• Data section:
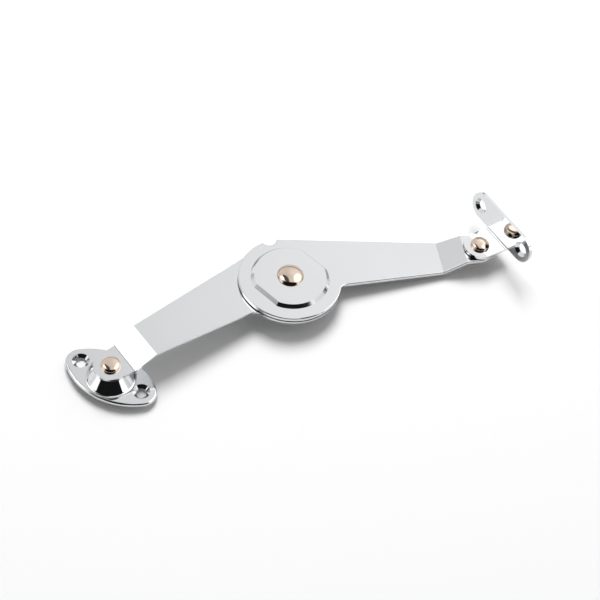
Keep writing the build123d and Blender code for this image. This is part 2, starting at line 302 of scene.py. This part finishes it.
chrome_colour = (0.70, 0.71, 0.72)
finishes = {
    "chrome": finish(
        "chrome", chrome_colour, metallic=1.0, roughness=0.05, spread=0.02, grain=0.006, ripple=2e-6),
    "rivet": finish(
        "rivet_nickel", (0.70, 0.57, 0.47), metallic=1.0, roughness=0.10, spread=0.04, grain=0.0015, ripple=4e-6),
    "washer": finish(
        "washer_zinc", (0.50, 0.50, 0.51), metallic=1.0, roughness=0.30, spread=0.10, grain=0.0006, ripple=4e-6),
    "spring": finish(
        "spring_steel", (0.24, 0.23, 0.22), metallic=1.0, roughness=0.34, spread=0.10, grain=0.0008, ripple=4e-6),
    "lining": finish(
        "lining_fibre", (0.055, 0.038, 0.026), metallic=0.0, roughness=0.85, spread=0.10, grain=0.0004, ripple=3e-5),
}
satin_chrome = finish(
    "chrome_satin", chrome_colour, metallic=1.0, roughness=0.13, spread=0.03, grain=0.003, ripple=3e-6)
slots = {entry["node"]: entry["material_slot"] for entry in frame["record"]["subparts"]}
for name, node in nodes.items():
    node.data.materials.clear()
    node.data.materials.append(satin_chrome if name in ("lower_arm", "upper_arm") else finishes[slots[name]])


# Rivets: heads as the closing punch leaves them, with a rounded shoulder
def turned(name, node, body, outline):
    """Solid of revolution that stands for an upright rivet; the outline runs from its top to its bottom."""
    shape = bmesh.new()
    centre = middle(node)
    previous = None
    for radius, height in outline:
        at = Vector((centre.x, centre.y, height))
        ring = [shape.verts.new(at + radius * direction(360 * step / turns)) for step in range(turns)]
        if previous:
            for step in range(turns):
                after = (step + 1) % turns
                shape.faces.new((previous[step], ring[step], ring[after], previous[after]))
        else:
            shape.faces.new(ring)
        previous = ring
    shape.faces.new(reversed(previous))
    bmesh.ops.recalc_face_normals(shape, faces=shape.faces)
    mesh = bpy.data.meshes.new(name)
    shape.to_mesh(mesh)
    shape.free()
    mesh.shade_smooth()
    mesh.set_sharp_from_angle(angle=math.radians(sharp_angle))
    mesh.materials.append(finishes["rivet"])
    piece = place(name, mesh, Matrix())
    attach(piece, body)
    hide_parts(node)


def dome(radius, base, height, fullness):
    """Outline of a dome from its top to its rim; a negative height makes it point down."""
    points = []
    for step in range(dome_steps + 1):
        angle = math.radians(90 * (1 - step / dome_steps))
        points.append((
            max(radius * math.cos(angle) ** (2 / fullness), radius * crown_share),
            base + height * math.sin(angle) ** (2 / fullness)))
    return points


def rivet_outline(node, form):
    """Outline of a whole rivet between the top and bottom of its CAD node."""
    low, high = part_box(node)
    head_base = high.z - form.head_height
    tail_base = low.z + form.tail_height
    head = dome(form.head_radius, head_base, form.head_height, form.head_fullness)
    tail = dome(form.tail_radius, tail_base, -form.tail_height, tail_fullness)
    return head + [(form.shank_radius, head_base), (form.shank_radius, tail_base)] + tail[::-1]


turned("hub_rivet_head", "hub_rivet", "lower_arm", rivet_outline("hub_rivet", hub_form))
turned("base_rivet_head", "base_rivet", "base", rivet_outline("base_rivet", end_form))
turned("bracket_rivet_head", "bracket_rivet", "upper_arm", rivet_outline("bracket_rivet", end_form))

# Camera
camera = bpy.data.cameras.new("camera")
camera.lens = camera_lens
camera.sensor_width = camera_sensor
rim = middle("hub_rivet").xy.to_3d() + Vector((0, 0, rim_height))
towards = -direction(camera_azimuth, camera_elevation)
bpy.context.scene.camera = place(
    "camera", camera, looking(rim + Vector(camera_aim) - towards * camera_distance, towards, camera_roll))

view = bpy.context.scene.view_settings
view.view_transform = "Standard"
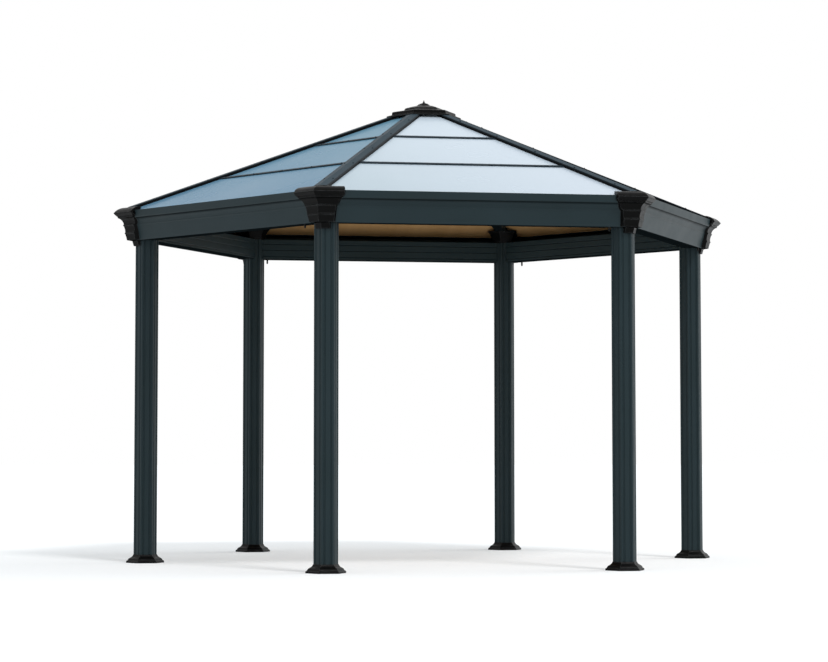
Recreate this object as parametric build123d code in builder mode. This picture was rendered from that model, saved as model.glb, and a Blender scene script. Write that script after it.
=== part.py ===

• What this task involves: Give back, unchanged, every line from the one with "Recreate this object" to the end of the entries above.

• Solution to this task:
Recreate this object as parametric build123d code in builder mode. This picture was rendered from that model, saved as model.glb, and a Blender scene script. Write that script after it.
=== part.py ===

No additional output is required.